Pastoral Baggage

7, 200.  That’s a rough calculation for how many sermons the pulpit in my church has seen.  Over the last seventy years that accounts for two sermons a week, Sunday morning and night.  There’s a been a few closures for weather, but not many.  And that doesn’t even count the Wednesday night lessons, and the revival meetings, or the funerals.  

No one has been there for all of those sermons, of course, except for the pulpit. Imagine the stories it could tell about the good, bad, and ugly over the years of the church.  No one has been there for all of them, but there are few who have been there for a large majority of them!  When I step into that pulpit on Sundays I’m reminded that as I stand there, I don’t stand alone.  Surrounding the pulpit I stand in on Sundays is all the baggage left from 70 years of church life. Every pastor who has filled that pulpit has left a little piece of himself with the hearers, and as  pastor I need to be aware of the baggage that I carry with me in the pulpit.

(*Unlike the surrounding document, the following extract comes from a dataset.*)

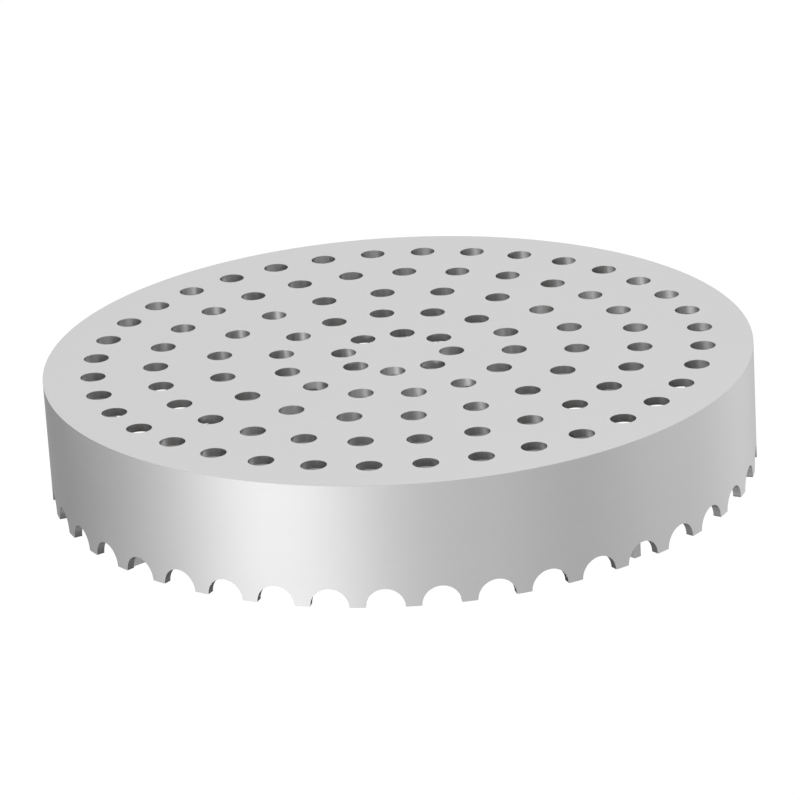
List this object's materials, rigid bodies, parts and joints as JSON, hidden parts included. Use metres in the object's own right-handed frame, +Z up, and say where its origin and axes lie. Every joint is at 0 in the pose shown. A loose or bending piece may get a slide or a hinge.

As members sit in the pews and listen, they too are surrounded by the baggage of all the pastors they have sat under in their life. There might have been a pastor who used the law to beat them up and make them feel unworthy without preaching the grace of the gospel. There might have been a pastor who only preached grace and never showed them the hardness of their hearts without God.  Some pastors might have been to relaxed, telling jokes and using the pulpit to make themselves feel good.  Still others might have been impersonal, preaching to their people without knowing them. A pastor might be a fine pulpiteer, but left after moral failings, or didn’t have a pastoral heart, or preached in anger instead of grace. Perhaps a pastor didn’t lead with honesty and used people for his own ends.  Whatever it is ,when a pastor stands in the pulpit to proclaim God’s word, he is surrounded by the baggage of the many of the pastors who have come before him in the church.  It’s foolish to ignore the reality that the words we preach have to make it over, around, and through all that baggage to reach people’s hearts and minds.  

It’s not only others baggage of course, it’s our own as well.  Every pastor has words he wishes he could take back, decisions that didn’t go as planned, and even the general burden of being a leader that contribute to the baggage we carry into the pulpit. Both things we can control like our leadership styles and things we can’t like our age affect the way that people listen to us.  The mistakes we make, the arrogance we carry, as well as the successes we have are all types of baggage that follows into the pulpit. 

If a pastor imagines himself wheeling a piece of luggage behind him as he steps over the bag from the history of the church, and looks out at people surrounded by baggage of their own, how can he be sure that words he preaches reach the hearts of those listening?  


Preach God’s Word not yours.    This seems like a no brainer, of course, but it’s one that every pastor should be reminded of. It’s far to easy for a man gifted with eloquence and a great mind to turn to himself for wisdom to offer the members. Man’s wisdom might serve good for a while, but it will bounce off the baggage and come right back to him as empty as when it left his mouth. When we preach the word of God we can be sure that God’s word never returns void (Is. 55:11).  God’s word can bust through any baggage that a person carries with them, for it sharp and effective, even dividing between thoughts and intentions of the heart.

Preach to your people, not someone else’s.  A shepherd who knows his sheep will know the trials that they face, the burdens they carry, and over time will know some of the baggage they carry.  As he labors in his study, the names and faces of his people should flood his heart and mind as God guides him in crafting the message.  Mark Dever has said that a pastor’s most important book should be his membership directory, second only to the Bible.  Peter advised his hearers to “shepherd the flock of God among you” (I Peter 5:2), not the flock down the road or the flock you wish you had. By taking time to know our flock, we tell them that they have value, and God can more easily guide our hearts and mind as we prepare. 

Leave it in God’s hands The sides of my pulpit are worn smooth from years of pastor’s leaning on them as they preach.  The very fact that my pulpit has seen seventy years worth of sermons reminds me of the fact that the fate of the church does not rest in my hands. The church existed for 113 years before me, and will exist after I’m gone should the Lord tarry. When I preach I don’t have to worry if I have a down week, or wonder if I have been persuasive enough.  My job as a pastor is to preach God’s word and then let Gods word do it’s work. Over the years this pulpit has seen fare more gifted preachers than I, and far better leaders, and maybe one or two more handsome, even. My job as pastor is to plainly present the message of God’s word and leave it up to Him to do the work of getting to people’s hearts.



It might feel to a pastor like they are preaching behind a wall of baggage every week to people who are surrounded by their own baggage.  But no matter how high or hard the barrier, we know that God’s word can penetrate. Baggage in the pulpit is unavoidable, so a pastor must learn to stand on the Word of God so that the faith of those listening might rest in the wisdom of God and not the wisdom of men.